In the first half of 2016 we delivered good like-for-like growth by reinforcing the freshness and value of our offer in line with changing trends in the food-on-the-go market. We added to our «Balanced Choice» range with sales growing strongly as more and more of our customers recognise the quality, range and value we offer in these healthier food choices. As an example our new Chargrill Chicken Salad is freshly prepared in our shops and contains just 200 calories. Breakfast remains our fastest-growing part of the day and we have successfully broadened our coffee range and invested in improved service levels to meet growing demand.

We re-launched the Greggs Rewards app in the period, introducing a simplified registration process and improved payment compatibility. Membership has grown quickly since launch of the improved app and this will help us to understand consumer needs better whilst rewarding loyal customers.

We continue to invest in the transformation of our shop estate and in the period we completed 86 shop refurbishments to our latest «bakery food-on-the-go» format; we have continued to see the expected positive impact from this programme. Over the year as a whole we plan to update around 200 shops. In the first half of 2016 we also opened 68 new shops (including 31 franchise units) and closed 36 shops, giving a total of 1’730 shops (of which 136 are franchise units) trading at 2 July 2016. We have a strong pipeline of openings, weighted towards the end of the second half, and now expect to open around 70 net new shops over the year as a whole.

Our plans to invest in the transformation and development of our supply chain are progressing well. We expect that our new distribution facility in Enfield will be operational in October allowing us to complete the closure of our existing Twickenham bakery in the fourth quarter as planned. In addition, planning permission has been secured for the extension of our Clydesmill bakery in Glasgow which will enable us to close our Edinburgh bakery during the second quarter of 2017, as previously announced.
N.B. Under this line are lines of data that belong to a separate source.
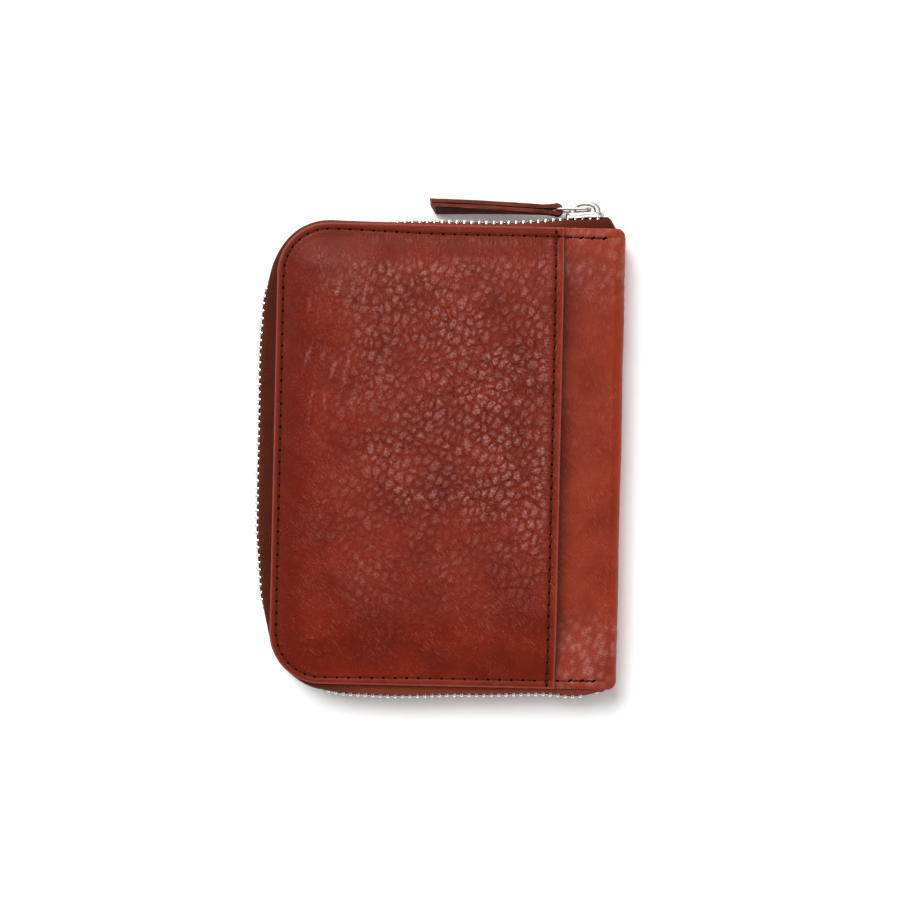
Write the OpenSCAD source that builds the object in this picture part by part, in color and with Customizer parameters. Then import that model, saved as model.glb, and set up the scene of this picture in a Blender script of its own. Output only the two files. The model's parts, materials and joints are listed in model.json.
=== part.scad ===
// Zip-around travel document organizer in leather.
// Origin: centre of the back cover's outer face. +Z points from the back cover to the
// front cover, +X towards the spine, +Y towards the end where the closed zip's slider is.
// All lengths are in millimetres.

/* [Case] */
// Width of the closed case, from the left edge to the spine's outer face
case_w = 117; // [112:1:124]
// Length of the case along the spine
case_l = 155; // [148:1:165]
// Height of the closed case over the two covers, without the slip pocket
case_h = 15; // [15:0.5:20]
// Radius of the two corners away from the spine, in plan
corner_r = 17.5; // [14:0.5:22]
// Radius of the corners at the two ends of the spine, in plan
spine_corner_r = 2.7; // [1.5:0.1:4]

/* [Materials] */
// Thickness of the cover leather
leather_t = 1.2; // [1:0.1:1.4]
// Thickness of the board that stiffens each cover
board_t = 0.8; // [0.6:0.1:1]
// Thickness of the lining cloth
lining_t = 0.4; // [0.3:0.1:0.6]
// Thickness of the thin leather that the inner pockets are cut from
pocket_leather_t = 0.6; // [0.5:0.1:0.7]

/* [Slip pocket] */
// Clear height inside the front slip pocket, for a passport booklet
passport_gap = 4.4; // [4.2:0.1:5]
// Distance from the pocket's mouth to the spine's outer face
mouth_to_spine = 20.8; // [18:0.2:26]
// Width of the flat seam border round the pocket
seam_border = 3.6; // [3:0.1:4.5]
// Width of the slope from the seam border up to the pocket's flat top
pocket_slope = 9; // [8:0.5:12]

/* [Stitching] */
// Distance from the leather's edge to the seam
seam_inset = 2.4; // [2:0.1:2.8]
// Length of one stitch, from needle hole to needle hole
stitch_pitch = 3.9; // [3.5:0.1:4.5]
// Thickness of the thread
thread_t = 0.6; // [0.4:0.1:0.7]

/* [Zip] */
// Distance between two teeth of one row
tooth_pitch = 2.5; // [2.4:0.05:2.6]
// Size of a tooth along the zip
tooth_l = 0.9; // [0.7:0.05:0.95]
// Size of a tooth across the tape's thickness
tooth_w = 2.4; // [2.2:0.1:2.5]
// Thickness of the zip tape
tape_t = 0.4; // [0.3:0.05:0.5]
// How far the chain stands out from the leather where the closed slider rests
slider_bulge = 3; // [2.8:0.1:3.4]
// Length of the slider
slider_l = 12.8; // [12:0.2:13]

/* [Pull] */
// Thickness of the ring's wire
wire_d = 1; // [0.8:0.1:1.1]
// Length of the ring between the middles of its two end bars
ring_l = 11.2; // [10:0.2:13]
// Length of the leather pull from the ring's bar to its free end
tab_l = 42; // [30:1:46]
// Width of the leather pull
tab_w = 7; // [5:0.5:7]
// Thickness of the leather pull, two layers together
tab_t = 3.2; // [2.8:0.1:3.6]

/* [Inner pockets] */
// Step from one card slot's mouth to the next
slot_step = 13; // [10:1:15]

/* [Hidden] */
$fn = 32;

cognac = [0.50, 0.20, 0.13];
thread_brown = [0.28, 0.17, 0.09];
tape_brown = [0.36, 0.17, 0.11];
lining_brown = [0.20, 0.12, 0.09];
board_grey = [0.55, 0.50, 0.42];
nickel = [0.80, 0.79, 0.76];
pull_brown = [0.38, 0.18, 0.13];

half_w = case_w / 2;
half_l = case_l / 2;
mid_z = case_h / 2;
spine_gap = 0.3;
spine_x = half_w - leather_t;
cover_end_x = spine_x - spine_gap;
mouth_x = half_w - mouth_to_spine;
board_inset = 9;
board_end_x = half_w - 5;
lining_inset = 3.2;
lining_end_x = half_w - 2;
lining_z = leather_t + board_t;
inner_z = lining_z + lining_t;
eps = 0.01;

// ---------------------------------------------------------------- plan outline

// Points of an arc about c, of radius r, from angle a to angle b
function arc(c, r, a, b, steps = 12) =
    [for (i = [0 : steps]) c + r * [cos(a + (b - a) * i / steps), sin(a + (b - a) * i / steps)]];

// Plan outline of the case, moved inwards by inset
function plan(inset = 0) =
    let (
        x = half_w - inset,
        y = half_l - inset,
        r = corner_r - inset,
        q = max(spine_corner_r - inset, 0.4)
    )
    concat(
        arc([-x + r, y - r], r, 90, 180),
        arc([-x + r, -y + r], r, 180, 270),
        arc([x - q, -y + q], q, 270, 360, 6),
        arc([x - q, y - q], q, 0, 90, 6)
    );

// The part of the plan outline to the left of x = right
module plan_left_of(right, inset = 0) {
    intersection() {
        polygon(plan(inset));
        translate([-case_w, -case_l])
            square([case_w + right, 2 * case_l]);
    }
}

module sheet(z, t, right, inset = 0) {
    translate([0, 0, z])
        linear_extrude(t)
            plan_left_of(right, inset);
}

// ---------------------------------------------------------------- route round three edges

zip_end_x = half_w - 3;
corner_x = -half_w + corner_r;
corner_y = half_l - corner_r;
corner_arc = corner_r * PI / 2;
top_end = zip_end_x - corner_x;
left_start = top_end + corner_arc;
left_end = left_start + 2 * corner_y;
bottom_start = left_end + corner_arc;
route_l = bottom_start + top_end;

// Direction out of the case at distance s along the route, in degrees
function facing(s) =
    s < top_end ? 90
    : s < left_start ? 90 + (s - top_end) / corner_r * 180 / PI
    : s < left_end ? 180
    : s < bottom_start ? 180 + (s - left_end) / corner_r * 180 / PI
    : 270;

// Point at distance s along the route, moved out of the case by d
function route(s, d) =
    let (a = facing(s), out = [cos(a), sin(a)])
    s < top_end ? [zip_end_x - s, half_l + d]
    : s < left_start ? [corner_x, corner_y] + (corner_r + d) * out
    : s < left_end ? [-half_w - d, corner_y - (s - left_start)]
    : s < bottom_start ? [corner_x, -corner_y] + (corner_r + d) * out
    : [corner_x + s - bottom_start, -half_l - d];

// ---------------------------------------------------------------- where the zip chain runs

slider_x = 44.8;
slider_y = half_l + slider_bulge;
slider_slope = atan2(slider_bulge, slider_x - corner_x);
stop_x = 52.4;
stop_s = zip_end_x - stop_x;
stop_l = 1.5;
stop_w = 1.3;

// How far the chain stands out at a few places along the rest of the route
bulge_knots = [
    [top_end, 0], [left_start - 6, 0], [left_start + 11, 3.3], [left_start + 24, 3.9],
    [left_start + 60, 3.4], [left_start + 95, 2.7], [left_end - 4, 0],
    [bottom_start - 3, 0], [bottom_start + 12, 1.8], [bottom_start + 27, 2.7],
    [bottom_start + 50, 2.2], [bottom_start + 76, 1.3], [route_l - 11, 2.3], [route_l, 0]
];

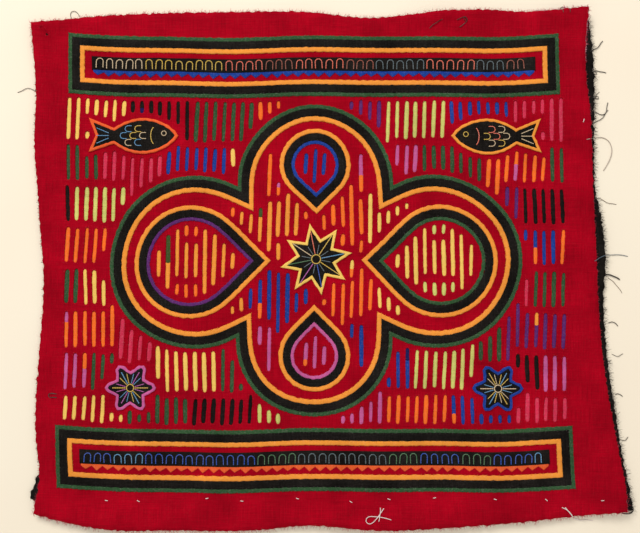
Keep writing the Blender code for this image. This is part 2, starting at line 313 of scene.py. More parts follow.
def red_height(points):
    """The red cloth's surface, with the creases and the puckers that sewing leaves."""
    return (
        read_height(red_map, points) + waves(points, 52, 0.24, 11) + waves(points, 19, 0.15, 12)
        + waves(points, 8, 0.06, 13) - crease_depth(points)
    )


def black_height(points):
    return read_height(black_map, points) + waves(points, 40, 0.12, 14)


def on_cloth(points, lift):
    """The points of the plane raised to a height over the red cloth."""
    points = np.asarray(points, float).reshape(-1, 2)
    return np.column_stack([points, red_height(points) + lift])


# Materials

class Shade:
    """A short way to build the nodes of one cloth or thread."""

    def __init__(self, name, roughness, sheen):
        self.material = bpy.data.materials.new(name)
        self.material.use_nodes = True
        self.tree = self.material.node_tree
        self.shader = self.tree.nodes["Principled BSDF"]
        self.shader.inputs["Roughness"].default_value = roughness
        self.shader.inputs["Sheen Weight"].default_value = sheen
        self.shader.inputs["Sheen Roughness"].default_value = 0.5
        self.shader.inputs["Specular IOR Level"].default_value = 0.03
        self.place = self.add("ShaderNodeTexCoord").outputs["Object"]

    def add(self, kind, **values):
        node = self.tree.nodes.new(kind)
        for name, value in values.items():
            setattr(node, name, value)
        return node

    def join(self, source, target):
        self.tree.links.new(source, target)

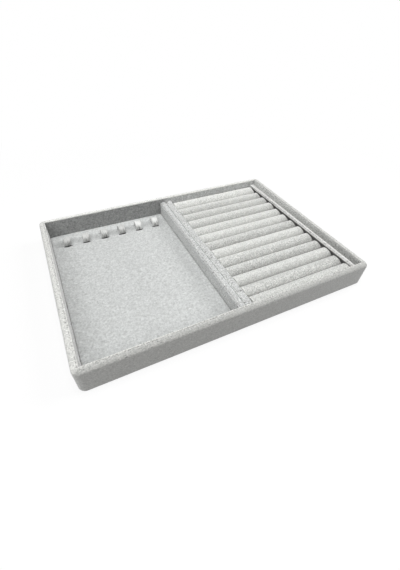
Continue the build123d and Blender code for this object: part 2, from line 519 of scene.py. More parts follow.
def closed_skin(rings: np.ndarray) -> Form:
    """Make a closed form from rings of points.

    Args:
        rings: The rings, in a row.

    Returns:
        The form, with a point at the middle of each end.
    """
    count, around = rings.shape[:2]
    points = np.vstack([rings.reshape(-1, 3), rings[0].mean(axis=0), rings[-1].mean(axis=0)])
    first, last, end = count * around, count * around + 1, (count - 1) * around
    nexts = [(place, (place + 1) % around) for place in range(around)]
    faces = []
    for a in range(0, end, around):
        b = a + around
        faces += [(a + place, a + after, b + after, b + place) for place, after in nexts]
    for place, after in nexts:
        faces += [(first, after, place), (last, end + place, end + after)]
    return Form(points, faces)


def grid(x: np.ndarray, y: np.ndarray, z: np.ndarray) -> np.ndarray:
    """Return a grid of points from coordinates that spread to its rows and places."""
    return np.stack(np.broadcast_arrays(x, y, z), axis=-1).astype(float)


def graded(
    low: float, high: float, rounding: float, step: float, extra: Iterable[float], flat_low: bool
) -> np.ndarray:
    """Return coordinates from low to high that lie close together at rounded ends.

    Args:
        low: The lowest coordinate.
        high: The highest coordinate.
        rounding: Radius of the rounded ends.
        step: Widest distance between two coordinates.
        extra: Coordinates that are wanted besides.
        flat_low: Whether the low end is left square.

    Returns:
        The coordinates in order.
    """
    insets = [rounding * (1 - math.tan(math.radians(angle))) for angle in (45, 30, 15, 0)]
    start = low if flat_low else low + rounding
    count = max(1, math.ceil((high - rounding - start) / step))
    middle = np.linspace(start, high - rounding, count + 1)
    wanted, apart = sorted(extra), 0.3
    clear = [m for m in middle[1:-1] if all(abs(m - w) > apart for w in wanted)]
    values = [middle[0], *clear, middle[-1], *wanted, *[high - inset for inset in insets]]
    values += [] if flat_low else [low + inset for inset in insets]
    return np.unique(np.round(values, 4))


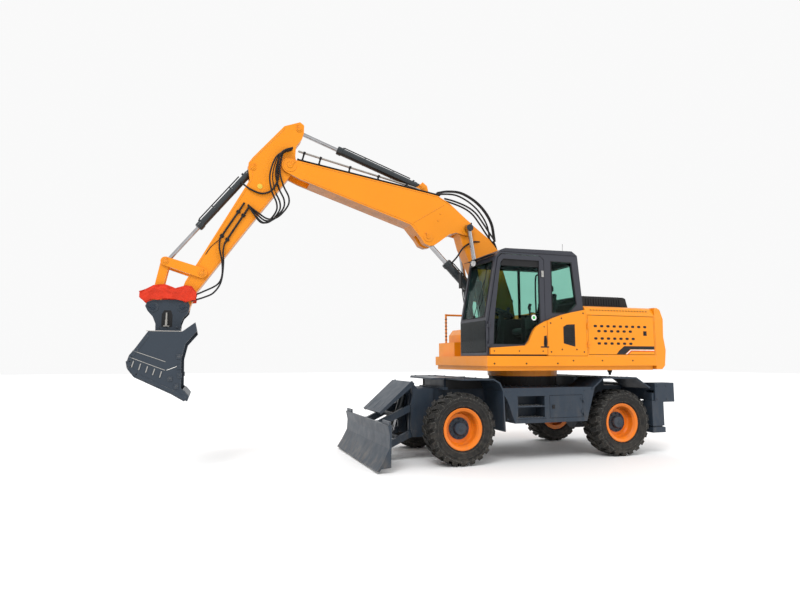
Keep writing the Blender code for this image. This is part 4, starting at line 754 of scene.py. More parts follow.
def build_door_fittings():
    """The handle, the catch and the grab rail."""
    handle = Piece("door_handle", "black", "cab_door", bevel=0.004)
    handle.prism([(0.030, 1.76), (0.075, 1.75), (0.085, 1.80), (0.075, 1.925), (0.030, 1.935),
                  (0.022, 1.84)], 1.1995, 1.206)
    handle.tube([at(0.045, 1.202, 1.775), at(0.045, 1.216, 1.80), at(0.045, 1.218, 1.85),
                 at(0.045, 1.216, 1.895), at(0.045, 1.202, 1.915)], 0.009)
    handle.ring(at(0.066, 1.206, 1.79), Y, 0.011, 0.004, 0.006, 14)
    handle.done()
    catch = Piece("door_catch", "steel", "cab_door", "steel", bevel=0.002)
    catch.block(0.030, 0.072, 1.1545, 1.170, 2.86, 2.96)
    catch.bar(at(0.05, 1.165, 2.91), at(0.05, 1.178, 2.91), 0.012, 16)
    catch.done()
    rails = Piece("door_grab_rail", "black", "cab_door")
    rails.tube([at(0.085, 1.11, 2.20), at(0.125, 1.085, 2.24), at(0.13, 1.075, 2.55),
                at(0.125, 1.085, 2.86), at(0.085, 1.11, 2.90)], 0.013)
    rails.done()


def build_window_seals():
    """Rubber round the windows that don't open."""
    frame_seals = Piece("window_seals", "black", "upper")
    seal_round(frame_seals, REAR_SIDE_WINDOW, 1.1512, 0.007)
    seal_round(frame_seals, RIGHT_WINDOW, 0.2388, 0.007)
    for y0, y1, z0, z1, plane in ((0.31, 1.08, 2.21, 3.10, front_plane),
                                  (0.34, 1.05, 2.50, 3.10, rear_plane)):
        corners = [at(plane(z, -0.001), y, z) for y, z in ((y0, z0), (y1, z0), (y1, z1), (y0, z1))]
        for a, b in zip(corners, corners[1:] + corners[:1]):
            frame_seals.bar(a, b, 0.008, 8)
    frame_seals.block(-0.096, -0.050, 0.236, 0.250, 2.26, 3.10)
    frame_seals.done()


def build_roof():
    """Gutters, visor, hatch and the front wiper."""
    gutter = Piece("roof_gutter", "cab", "upper", "cab_grey", bevel=0.003)
    gutter.prism([(0.80, 3.236), (-0.60, 3.236), (-0.60, 3.250), (0.795, 3.250)], 1.1495, 1.163)
    gutter.prism([(0.80, 3.236), (-0.60, 3.236), (-0.60, 3.250), (0.795, 3.250)], 0.227, 0.2405)
    gutter.done()
    visor = Piece("sun_visor", "black", "upper", bevel=0.004)
    visor.prism([(0.845, 3.205), (0.925, 3.190), (1.000, 3.165), (0.998, 3.157), (0.920, 3.180),
                 (0.845, 3.190)], 0.30, 1.09)
    visor.done()
    hatch = Piece("roof_hatch", "cab", "upper", "cab_grey", bevel=0.008)
    hatch.block(-0.20, 0.44, 0.42, 0.97, 3.288, 3.300)
    hatch.done()
    wiper = Piece("wiper", "black", "upper")
    wiper.bar(at(front_plane(2.28) + 0.006, 0.72, 2.25), at(front_plane(2.80) + 0.022, 0.93, 2.80),
              0.006, 8)
    wiper.bar(at(front_plane(2.45) + 0.012, 0.93, 2.45), at(front_plane(3.02) + 0.010, 0.93, 3.02),
              0.005, 8)
    wiper.bar(at(front_plane(2.23) - 0.012, 0.72, 2.225), at(front_plane(2.23) + 0.022, 0.72, 2.232),
              0.026, 18)
    wiper.done()


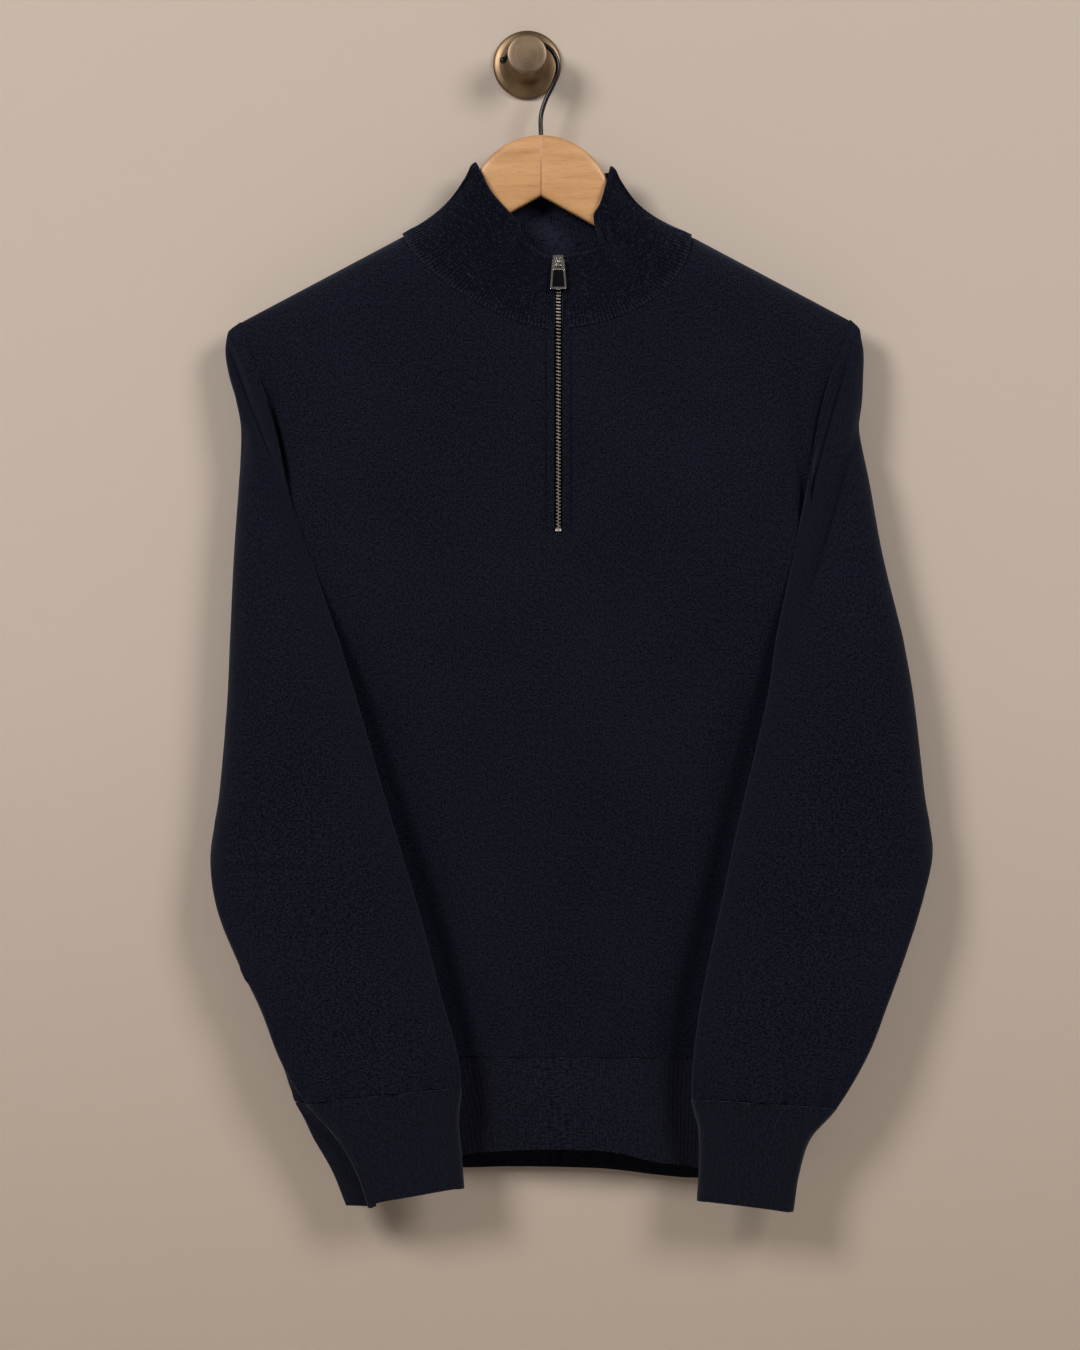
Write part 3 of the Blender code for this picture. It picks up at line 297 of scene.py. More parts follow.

We are now planning the next phase of investment in our remaining sites, which will increase logistics capacity and consolidate manufacturing, with benefits in product quality, consistency and efficiency.

In April this year we went live with the implementation of SAP to handle our core finance processes. The migration has gone well and will provide the platform on which we will build a suite of new capabilities across logistics, procurement, product lifecycle management and centralised ranging, forecasting and replenishment. We are on track to trial improved processes around shop stock replenishment in the second half of the year.

Financial performance

Food and packaging input costs continued to be deflationary in the first half, however we are now seeing the expected increased inflationary pressure in wage costs as the «national living wage» increases take effect. Indirect currency impacts are likely to affect input costs towards the end of 2016 but we have forward cover for most of the second half. Freehold property disposals realised profits of GBP 2.2 million in the period (2015: GBP 0.1 million) and we incurred a net exceptional charge of GBP 4.0 million (2015: GBP nil) as described below. Pre-tax profit including property profits and exceptional charges was GBP 25.4 million (2015: GBP 25.6 million). Excluding the exceptional charge diluted earnings per share were 22.3 pence (2015: 19.5 pence), with reported diluted earnings per share (including exceptional items) of 19.3 pence (2015: 19.5 pence).

Exceptional items

At the time of our preliminary results announcement in March of this year we outlined plans to invest substantially in our manufacturing and distribution operations to reshape them for future growth. The initial phase of this plan involves the closure of three bakery manufacturing sites with associated one-off costs expected to be GBP 7.6 million. GBP 4.8 million of this cost has been recognised in the first half of the year and this, combined with a GBP 0.8 million exceptional credit related to the release of historical shop closure provisions, resulted in a net exceptional charge of GBP 4.0 million in the period. The overall cost and exceptional charges expected to arise from the plan remain in line with previous guidance.

Dividend

In setting the interim ordinary dividend the Board intends, going forward, to apply a formula so that the interim payment is the equivalent of approximately one third of the total ordinary dividend for the previous year. On this basis the Board has declared an interim dividend of 9.5 pence per share (2015: 7.4 pence). The overall ordinary dividend for the year will be declared in line with our progressive dividend policy, which targets a full year ordinary dividend that is two times covered by underlying earnings. The interim dividend will be paid on 7 October 2016 to those shareholders on the register at the close of business on 9 September 2016.

Financial position

Capital expenditure during the first half was GBP 31.2 million (2015: GBP 31.3 million). We continue to see a strong return on investment in our shop estate and are progressing well with the transformation of our systems platform. The conversion of our new distribution facility in Enfield is under way and we continue to expect total capital expenditure in 2016 to be approximately GBP 85 million (2015: GBP 71.7 million). The Group continues to generate strong cash flows and remains in a robust financial position. Net cash inflow from operating activities in the period was GBP 44.7 million (2015: GBP 34.6 million) and we ended the period with a cash balance of GBP 35.0 million (4 July 2015: GBP 41.4 million).

Outlook

We have made an encouraging start to the second half of the year and are alert to any change in consumer demand that may result from the current economic uncertainty. We remain confident in the quality and value of the Greggs brand and will continue with our long-term strategic investment programme to transform the business from traditional bakery to a growing food-on-the-go brand. We continue to manage a significant change agenda that will benefit the capacity and cost structure of the business in the longer term. Overall, we expect to deliver full-year growth in line with our previous expectations as well as further progress against our strategic plan.